-- START OF Records for processing --

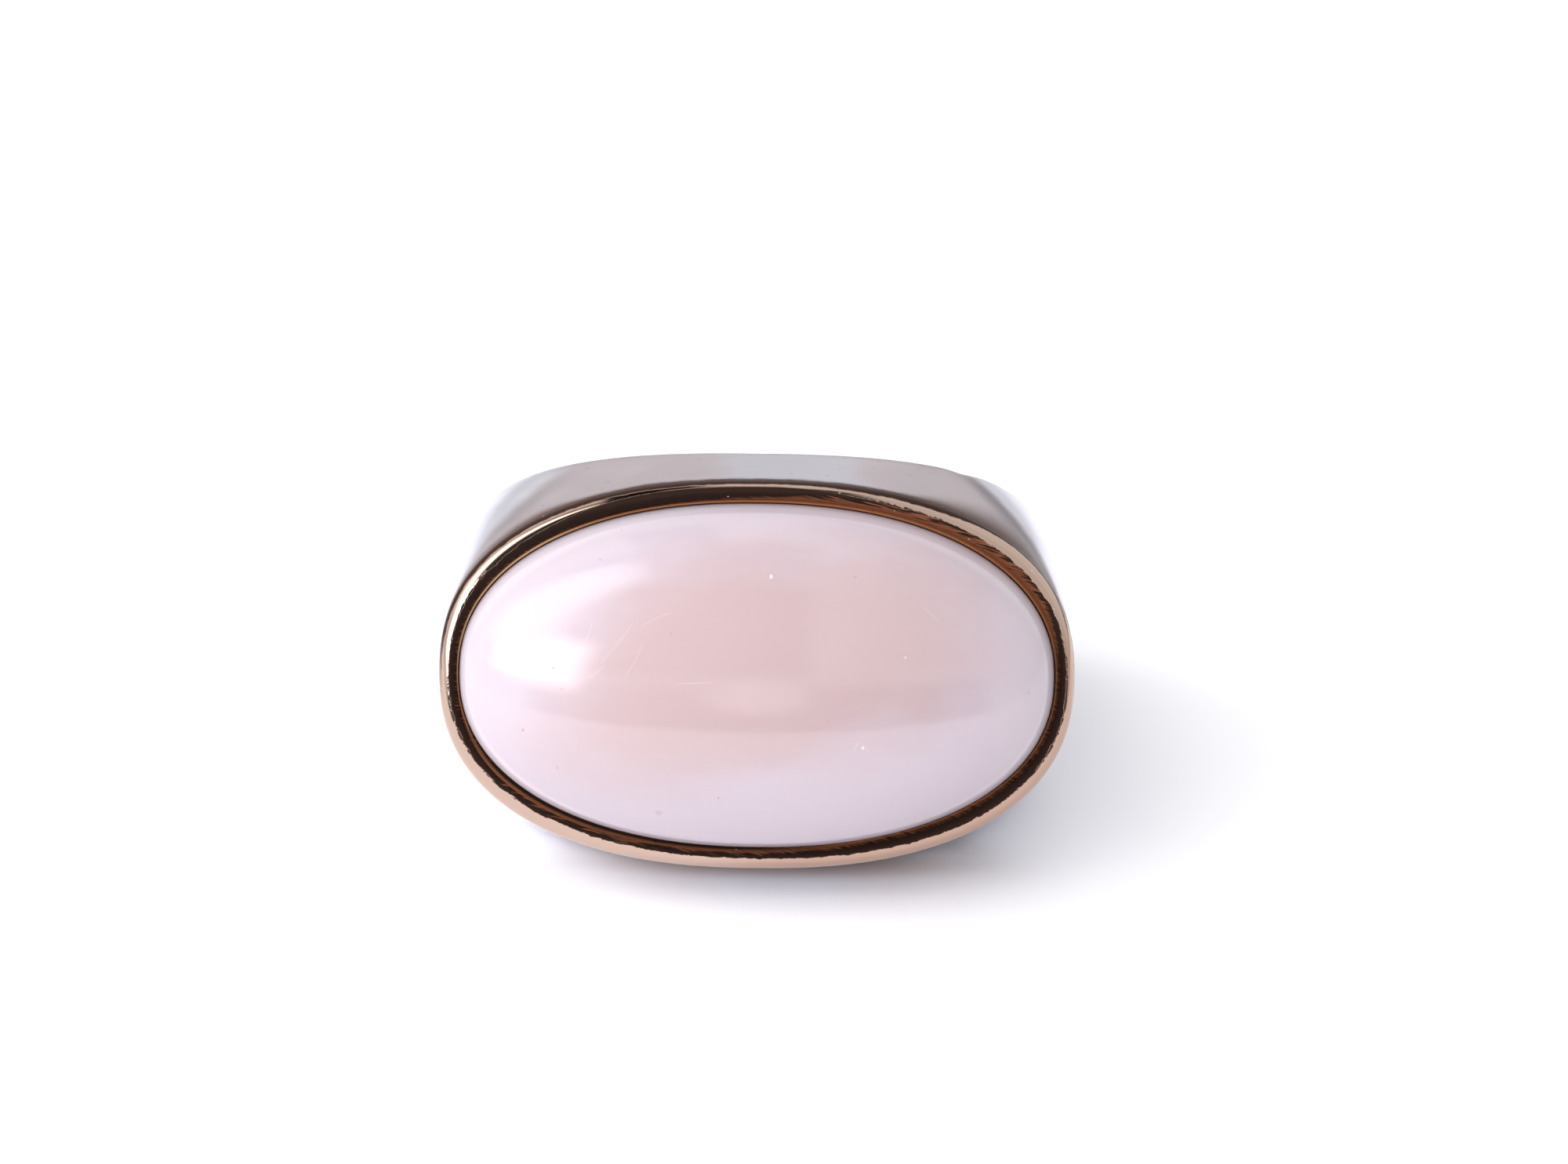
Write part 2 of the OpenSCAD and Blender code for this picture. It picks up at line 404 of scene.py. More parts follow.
def makeCoralLook():
    look = coralLook
    material, board = newMaterial("coral")
    place = board.add("ShaderNodeTexCoord", out="Object")
    x, w, _ = board.ringSpot(place)

    def away(x0, w0, a, b, tilt=0.0):  # distance from a place, in parts of an oval's radii
        return (((x - x0) / a) ** 2 + ((w - w0 - x * tilt) / b) ** 2).calc("SQRT")

    clouds = board.noise(place, look["cloudScale"], 2.0, 0.5, 0.6) - 0.5
    mottle = board.noise(board.vector("MULTIPLY", place, look["mottleScale"]), 1.0, 3.0, 0.6) - 0.5
    a, b = look["pinkSize"]
    pink = away(*look["pinkAt"], stoneA * a, stoneB * b, look["pinkTilt"])
    pink = pink + clouds * look["cloudShare"] + mottle * look["mottleShare"]
    # Paler away from the pink middle: partly the stone's own colour, partly painted reflection
    pale = board.step(pink, *look["paleFrom"])
    pale = pale * board.step(away(*look["pinkLow"]), 0.2, 1.0, look["pinkLowPale"], 1.0)
    colour = board.blend(pale, look["colour"], look["paleColour"])
    # Painted light: paler at the very edge and towards the right end
    rim = board.step(away(0.0, 0.0, stoneA, stoneB), *look["edgeLightFrom"], 0.0, look["edgeLightStrength"])
    rim = rim + board.step(x, *look["rightFrom"], 0.0, look["rightLightStrength"])
    colour = board.blend(rim, colour, look["edgeLightColour"])
    specks = board.step(board.noise(place, look["speckScale"], 1.0, 0.5), *look["speckEdge"])
    colour = board.blend(specks * look["speckStrength"], colour, look["speckColour"])
    for x0, w0, radius, light in look["pits"]:
        pit = board.step(away(x0, w0, radius, radius * look["pitShape"]), 0.5, 1.1, look["pitStrength"], 0.0)
        colour = board.blend(pit, colour, look["hairColour" if light else "speckColour"])
    # Fine scratches, which wander a little
    bend = (board.noise(place, look["bendScale"], 1.0, 0.5) - 0.5) * look["scratchBend"]
    hairs = None
    for x0, w0, way, length in look["scratches"]:
        c, s = math.cos(math.radians(way)), math.sin(math.radians(way))
        along = ((x - x0) * c + (w - w0) * s).calc("ABSOLUTE")
        off = ((w - w0) * c - (x - x0) * s + bend).calc("ABSOLUTE")
        hair = board.step(off, look["scratchWidth"] * 0.3, look["scratchWidth"], 1.0, 0.0)
        hair = hair * board.step(along, length * 0.3, length * 0.5, 1.0, 0.0)
        hairs = hairs.calc("MAXIMUM", hair) if hairs else hair
    colour = board.blend(hairs * look["scratchStrength"], colour, look["hairColour"])
    relief = board.noise(place, look["waveScale"], 2.0, 0.5) + hairs * look["scratchRelief"]
    board.surface({
        "Base Color": colour,
        "Roughness": look["roughness"],
        "IOR": look["refraction"],
        "Subsurface Weight": look["scatter"],
        "Subsurface Radius": look["scatterWay"],
        "Subsurface Scale": look["scatterDepth"] * mm,
        "Normal": board.bump(look["bumpStrength"], look["bumpDepth"], relief),
    })
    return material


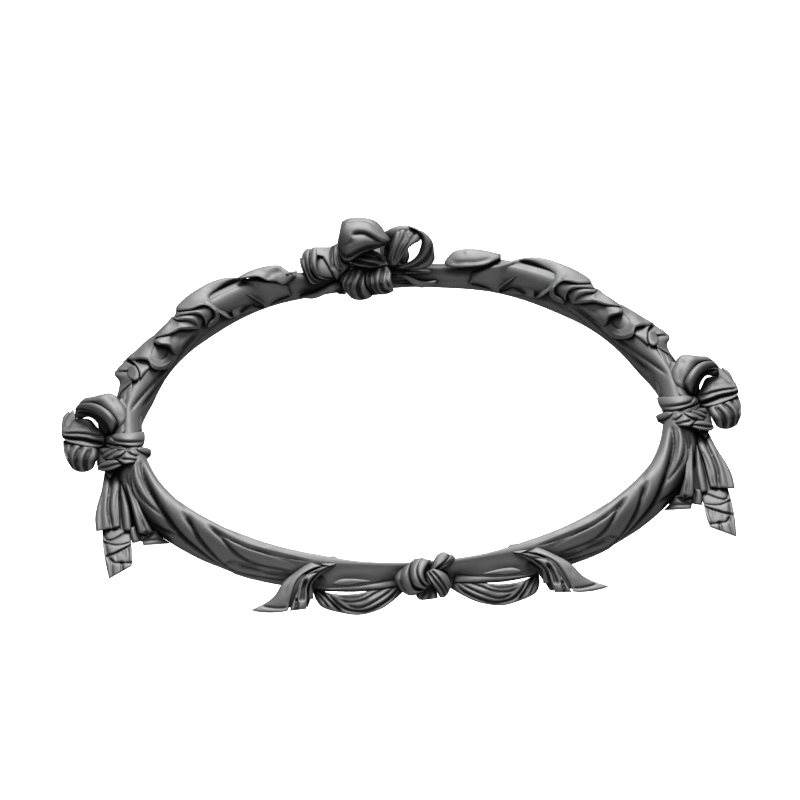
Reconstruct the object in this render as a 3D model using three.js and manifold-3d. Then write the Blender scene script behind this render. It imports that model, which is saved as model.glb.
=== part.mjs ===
// Round carved frame of draped cloth: a ring of gathered cloth with a bow at the top, a bow and two
// tails at each side and a knot with small swags at the bottom. One carved piece with a flat back.
// Millimetres, +Z up, front towards -Y. The origin is the hanging point on the back, top centre.

import * as THREE from 'three';
import { mergeVertices } from 'three/addons/utils/BufferGeometryUtils.js';
import Module from 'manifold-3d';

// Driving sizes
const OPENING = 596;
const BAR_WIDE = 46;
const BAR_DEEP = 44;
const MIDDLE = (OPENING + BAR_WIDE) / 2;
const BACK_CUT = 2;
const PAD_WIDE = 56;
const PAD_TALL = 26;
const PAD_DEEP = 14;

// Places on the bows, tails and knot are given as x to the right, y up from the ring's centre and h out
// of the wall, for a ring whose bar lies 321 from its centre. They grow with the ring.
const GROWN = MIDDLE / 321;
const at = (x, y, h) => new THREE.Vector3(x * GROWN, -h * GROWN, y * GROWN - MIDDLE);
const way = (x, y, h) => new THREE.Vector3(x, -h, y).normalize();
const FRONT = way(0, 0, 1);
const rad = THREE.MathUtils.degToRad;

/** Value at s, from 0 to 1, along evenly spaced values joined by straight lines. */
function blend(values, s) {
  if (!Array.isArray(values)) return values;
  const place = Math.min(Math.max(s, 0), 1) * (values.length - 1);
  const k = Math.min(Math.floor(place), values.length - 2);
  return values[k] + (values[k + 1] - values[k]) * (place - k);
}

/** The same along values placed at the given stops. */
function along(stops, values, s) {
  let k = 0;
  while (k < stops.length - 2 && s > stops[k + 1]) k += 1;
  const share = Math.min(Math.max((s - stops[k]) / (stops[k + 1] - stops[k]), 0), 1);
  const eased = share * share * (3 - 2 * share);
  return values[k] + (values[k + 1] - values[k]) * eased;
}

/** Evenly spaced points of a smooth curve through the given places. */
function smoothPath(places, steps) {
  const first = places[0].clone().multiplyScalar(2).sub(places[1]);
  const last = places.at(-1).clone().multiplyScalar(2).sub(places.at(-2));
  const all = [first, ...places, last];
  const dense = [];
  const share = 12;
  for (let k = 1; k < all.length - 2; k += 1) {
    for (let j = 0; j < share; j += 1) {
      const t = j / share;
      const [a, b, c, d] = [all[k - 1], all[k], all[k + 1], all[k + 2]];
      const point = new THREE.Vector3();
      point.addScaledVector(a, -0.5 * t + t * t - 0.5 * t ** 3);
      point.addScaledVector(b, 1 - 2.5 * t * t + 1.5 * t ** 3);
      point.addScaledVector(c, 0.5 * t + 2 * t * t - 1.5 * t ** 3);
      point.addScaledVector(d, -0.5 * t * t + 0.5 * t ** 3);
      dense.push(point);
    }
  }
  dense.push(places.at(-1).clone());
  const lengths = [0];
  for (let k = 1; k < dense.length; k += 1) {
    lengths.push(lengths[k - 1] + dense[k].distanceTo(dense[k - 1]));
  }
  const out = [];
  let k = 0;
  for (let j = 0; j <= steps; j += 1) {
    const want = (lengths.at(-1) * j) / steps;
    while (k < dense.length - 2 && lengths[k + 1] < want) k += 1;
    const t = (want - lengths[k]) / (lengths[k + 1] - lengths[k]);
    out.push(dense[k].clone().lerp(dense[k + 1], t));
  }
  return out;
}

/** Closed mesh from rings of equal count, closed by a point at each end. */
function skin(rings) {
  const count = rings[0].length;
  const points = rings.flat();
  const middle = (ring) => ring.reduce((sum, p) => sum.add(p), new THREE.Vector3()).divideScalar(count);
  const head = points.push(middle(rings[0])) - 1;
  const tail = points.push(middle(rings.at(-1))) - 1;
  const faces = [];
  for (let k = 0; k < count; k += 1) {
    const next = (k + 1) % count;
    for (let j = 0; j < rings.length - 1; j += 1) {
      const [a, b] = [j * count + k, j * count + next];
      faces.push(a, b, b + count, a, b + count, a + count);
    }
    faces.push(head, next, k);
    const end = (rings.length - 1) * count;
    faces.push(tail, end + k, end + next);
  }
  let volume = 0;
  for (let k = 0; k < faces.length; k += 3) {
    volume += points[faces[k]].dot(points[faces[k + 1]].clone().cross(points[faces[k + 2]]));
  }
  return { points, faces: volume < 0 ? faces.reverse() : faces };
}

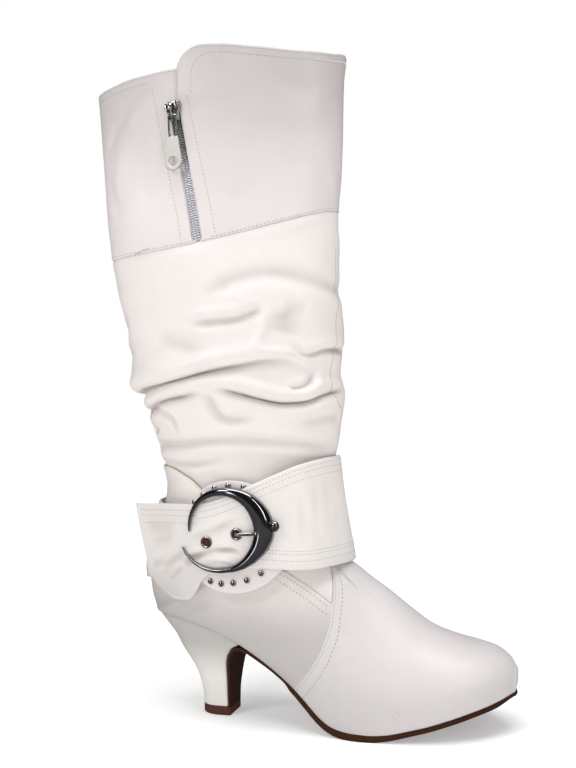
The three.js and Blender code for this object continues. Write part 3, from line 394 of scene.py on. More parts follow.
def girdle_side(x, z, lift):
    """The outer side of the strap's base at an X and a height, moved out by a lift."""
    return girdle_point(girdle_angle(x, z, lift), z, lift)


# Meshes


def grid_faces(rows, count, wrap):
    """Quads between the rows of a grid. With wrap the last column joins the first."""
    i = np.arange(rows - 1)[:, None]
    j = np.arange(count if wrap else count - 1)[None, :]
    k = (j + 1) % count
    corners = [i * count + j, i * count + k, (i + 1) * count + k, (i + 1) * count + j]
    return np.stack(np.broadcast_arrays(*corners), -1).reshape(-1, 4)


def closed_tube(rows):
    """A closed skin over a grid of rings: the ends are drawn to their middles."""
    ends = [np.repeat(rows[i].mean(0)[None], rows.shape[1], 0)[None] for i in (0, -1)]
    grid = np.concatenate([ends[0], rows, ends[1]])
    return grid.reshape(-1, 3), grid_faces(len(grid), grid.shape[1], True)


def slab(front, back, wrap=False):
    """A closed plate between two grids of equal size, with rims between their edges."""
    rows, count = front.shape[:2]
    half = rows * count
    face = grid_faces(rows, count, wrap)
    j = np.arange(count if wrap else count - 1)
    k = (j + 1) % count
    end = (rows - 1) * count
    rims = [
        np.stack([k, j, j + half, k + half], -1),
        np.stack([j + end, k + end, k + end + half, j + end + half], -1),
    ]
    if not wrap:
        i = np.arange(rows - 1) * count
        m = i + count - 1
        rims.append(np.stack([i, i + count, i + count + half, i + half], -1))
        rims.append(np.stack([m + count, m, m + half, m + count + half], -1))
    points = np.concatenate([front.reshape(-1, 3), back.reshape(-1, 3)])
    return points, np.concatenate([face, face[:, ::-1] + half, *rims])


def joined(shapes):
    """Several shapes' points and faces as one."""
    points = []
    faces = []
    count = 0
    for shape_points, shape_faces in shapes:
        points.append(shape_points)
        faces.append(shape_faces + count)
        count += len(shape_points)
    return np.concatenate(points), np.concatenate(faces)


def put(name, shape, material, nodes=(), body="boot", marks=None, crisp=None):
    """Makes a shape a piece of the boot. Points that share a place are merged, corners and faces that
    this collapses are dropped, and the whole is turned outwards by the sign of its volume."""
    points, faces = shape
    _, first, where = np.unique(np.round(points * 5000).astype(np.int64), axis=0, return_index=True, return_inverse=True)
    faces = where.ravel()[faces]
    points = points[first]
    a, b, c, d = (points[faces[:, i]] for i in range(4))
    volume = (np.cross(a, b) * c).sum() + (np.cross(a, c) * d).sum()
    if volume < 0:
        faces = faces[:, ::-1]
    keep = faces != np.roll(faces, -1, axis=1)
    corners = keep.sum(1)
    faces = faces[corners > 2]
    keep = keep[corners > 2]
    corners = corners[corners > 2]
    mesh = bpy.data.meshes.new(name)
    mesh.vertices.add(len(points))
    mesh.vertices.foreach_set("co", ((points + shift) / 1000).astype(np.float32).ravel())
    mesh.loops.add(int(corners.sum()))
    mesh.loops.foreach_set("vertex_index", faces[keep].astype(np.int32))
    mesh.polygons.add(len(corners))
    starts = np.concatenate([[0], np.cumsum(corners)[:-1]]).astype(np.int32)
    mesh.polygons.foreach_set("loop_start", starts)
    mesh.update(calc_edges=True)
    mesh.validate()
    mesh.polygons.foreach_set("use_smooth", np.ones(len(mesh.polygons), bool))
    for key, values in (marks or {}).items():
        attribute = mesh.attributes.new(key, "FLOAT", "POINT")
        attribute.data.foreach_set("value", np.asarray(values, np.float32).ravel()[first])
    if crisp:
        mesh.set_sharp_from_angle(angle=np.radians(crisp))
    piece = bpy.data.objects.new(name, mesh)
    bpy.context.scene.collection.objects.link(piece)
    mesh.materials.append(material)
    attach(piece, body)
    if nodes:
        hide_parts(*nodes)
    return piece


def carried(path, radius, outward, sides=10, depth=1.0):
    """A round bar: at each point of a path a ring across its direction, flattened by depth outwards.
    The ends are closed at the path's own ends."""
    path = np.asarray(path, float)
    radius = np.broadcast_to(np.asarray(radius, float), len(path))
    along = unit(np.gradient(path, axis=0))
    side = unit(np.cross(along, np.broadcast_to(outward, path.shape)))
    out = unit(np.cross(side, along))
    a = np.arange(sides) / sides * turn
    ring = side[:, None] * np.cos(a)[None, :, None] + depth * out[:, None] * np.sin(a)[None, :, None]
    return closed_tube(path[:, None] + ring * radius[:, None, None])


def even(path, spacing):
    """A path set out again in equal steps of about the spacing."""
    length = np.concatenate([[0], np.cumsum(np.linalg.norm(np.diff(path, axis=0), axis=1))])
    count = max(int(round(length[-1] / spacing)), 2)
    at = np.linspace(0, length[-1], count + 1)
    return np.stack([np.interp(at, length, path[:, i]) for i in range(path.shape[1])], 1)


def stitches(path, normal, pitch=2.5, share=0.62, thick=0.33, sink=0.05):
    """A row of stitches: short bars with rounded ends, one every pitch along a path on the leather, each
    laid along it and bowed out in its middle."""
    both = even(np.concatenate([path, normal], 1), pitch)
    centre = (both[1:, :3] + both[:-1, :3]) / 2
    along = unit(both[1:, :3] - both[:-1, :3])
    out = unit((both[1:, 3:] + both[:-1, 3:]) / 2)
    side = np.cross(along, out)
    at = np.linspace(-1, 1, 5)
    size = np.sqrt(np.clip(1 - at**2, 0, 1)) ** 0.5
    a = np.arange(6) / 6 * turn
    reach = at * pitch * share / 2
    bow = 0.35 * thick * (1 - at**2)
    ring_side = thick * size[:, None] * np.cos(a)
    ring_out = thick * 0.8 * size[:, None] * np.sin(a) + bow[:, None] - sink
    local = centre[:, None, None] + reach[None, :, None, None] * along[:, None, None]
    local = local + ring_side[None, ..., None] * side[:, None, None]
    local = local + ring_out[None, ..., None] * out[:, None, None]
    one = grid_faces(5, 6, True)
    faces = (np.arange(len(centre))[:, None, None] * 30 + one[None]).reshape(-1, 4)
    return local.reshape(-1, 3), faces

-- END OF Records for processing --

### [Exercise]
Repeat, character for character, the lines of the material above from the line with "Reconstruct the object" through the line with "const PAD_DEEP = 14;".

### [Result for this task]
Reconstruct the object in this render as a 3D model using three.js and manifold-3d. Then write the Blender scene script behind this render. It imports that model, which is saved as model.glb.
=== part.mjs ===
// Round carved frame of draped cloth: a ring of gathered cloth with a bow at the top, a bow and two
// tails at each side and a knot with small swags at the bottom. One carved piece with a flat back.
// Millimetres, +Z up, front towards -Y. The origin is the hanging point on the back, top centre.

import * as THREE from 'three';
import { mergeVertices } from 'three/addons/utils/BufferGeometryUtils.js';
import Module from 'manifold-3d';

// Driving sizes
const OPENING = 596;
const BAR_WIDE = 46;
const BAR_DEEP = 44;
const MIDDLE = (OPENING + BAR_WIDE) / 2;
const BACK_CUT = 2;
const PAD_WIDE = 56;
const PAD_TALL = 26;
const PAD_DEEP = 14;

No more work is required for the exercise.